AI is the most powerful lever I have ever seen.

"Give me a lever long enough and a fulcrum on which to place it, and I shall move the world." - Archimedes

Rules of Engagement

In this post we will be talking about some of my thoughts and feelings around generative AI in 2026 and the ways in which it is affecting my day to day work as a middle of the road programmer and an accomplished sysadmin, platform engineer and SRE.

We will not be talking about the morality of AI or its environmental impact. Or about the sus finances around some of the bigger companies that purvey it. Those things have been beaten to death so thoroughly that the horse is beyond dead and the gravestone marking its passing has crumbled to rubble.

The Tide is Turning

For a long time, quite frankly the models weren't really good enough. Sure, you could squeeze code out of ChatGPT and its ilk if you were persistent enough, but over the last several months to a year, they've improved by orders of magnitude and more and more engineers are writing about how they're feeling empowered to, in the words of Bryan Cantrill on the Friends of Oxide Podcast: "Like, yes, the world emphasizes like the the the velocity, which a term that I, again, don't like because it makes us all sound like projectiles. But the this is what it allows us to do is do things that we simply never would have gotten to before that allow for more rigorous artifacts."

And they're not alone. Lots of others have been writing and talking about how they're feeling empowered by generative AI code generation tools in really surprising ways.

And they're being brave, because there is a tremendous ground swell of anti AI sentiment in the industry. If you post things about wins you're seeing from using agentic coding tools to social media, you may well be utterly overwhelmed with barrages of angry messages from people who treat you like some kind of traitor to humanity or a schill of big Capitalism.

But with tools like planning mode, agentic teams and skills, tools like Claude, Amp and Codex really are changing the face of building commercial software in 2026.

The Ugly Truth

And here's the ugly truth about some of the folks screaming the loudest: They're afraid. And heck I DO NOT BLAME THEM. Were I a fresh faced computer science graduate right out of college? I'd be shitting my pants right about now.

Because whether or not AI will replace our jobs (It won't.

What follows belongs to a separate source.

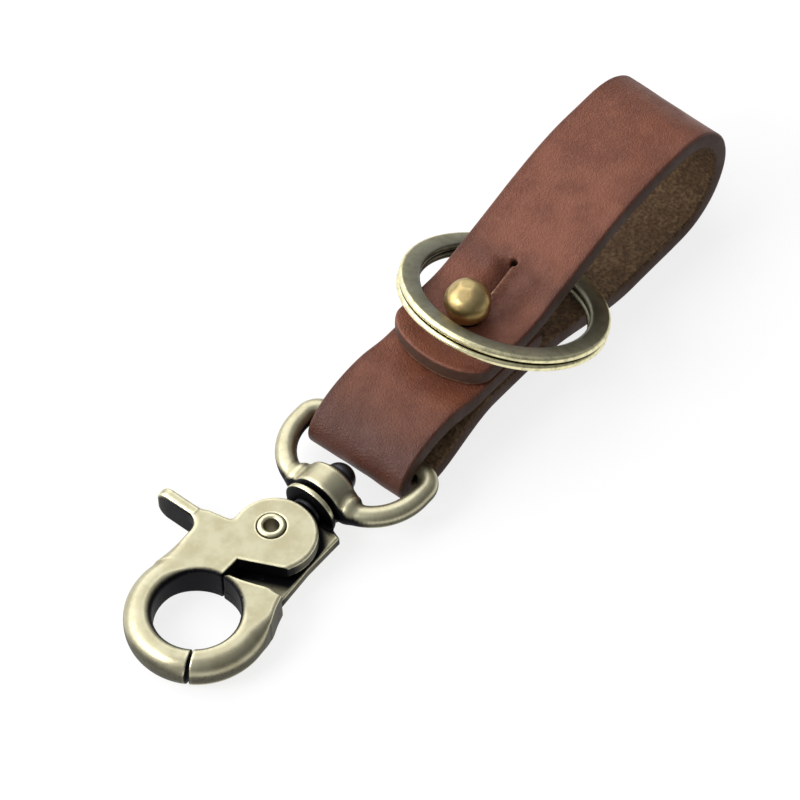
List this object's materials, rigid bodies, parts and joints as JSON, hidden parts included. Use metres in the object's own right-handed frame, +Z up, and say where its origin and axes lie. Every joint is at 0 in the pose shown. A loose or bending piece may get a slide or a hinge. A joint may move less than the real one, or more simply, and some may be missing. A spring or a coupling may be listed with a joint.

You still need skilled engineers to write the prompts and recognize that what's coming out of the black box isn't shiny shiny garbage) the perception among the C-suite in our industry is that they can gain substantial "efficiencies" by drastically slashing team sizes and replacing headcount with AI.

They're being incredibly short sighted, and quite frankly I think they're wrong.

BUT that won't stop them from eliminating a ton of jobs and causing people a lot of pain.

It's really hard for a lot of people to accept that the incredible talent and skill they've spent the entirety of their adult lives perfecting is now almost in-arguably worth a lot less than it used to be.

When I, a guy who understands computers pretty well but knows nothing about mobile software development can sit down with Claude Code and in an hour produce an incredibly polished app that runs really well in Android, IOS, Linux, Windows and Mac? That's an almost unimaginably enormous amount of highly specialized human expertise that's just evaporated into the ether.

Ride The Wave, Or Drown. Your Choice.

I am in no way suggesting that everyone MUST use AI tools. I know for a fact that there are still plenty of niche areas where LLMs just aren't very effective yet, as well as folks with incredibly specialized niches who can achieve acceptable velocity and have the luxury of ignoring these tools. Good for them! But when I say your choices here are sink or swim? I'm talking about the average software developer spending their days cranking out database oriented CRUD applications, and boy howdy let me tell you these folks absolutely can benefit from dipping their toe in and at least reviewing these tools.

But heck, I'm not trying to strong arm anyone. If you have moral objections to using AI (There are many, and to be clear they are NOT without merit!) I will wish you luck.

I just know for myself I feel like I've gained super powers. I can pick up side projects that I've been stuck on for years and in a few minutes the AI gives me that boost I need to actually understand what I was missing and get across the finish line. I read the code and make further changes on my own so I can really internalize what the AI did for me. I am treating it like a learning opportunity rather than turning my brain off.

And I'm having fun. I hope you are too. This is a crazy time to work in technology. Let's embrace the coming change and move forward in celebration of the spirit of innovation. Because honestly, what's the alternative?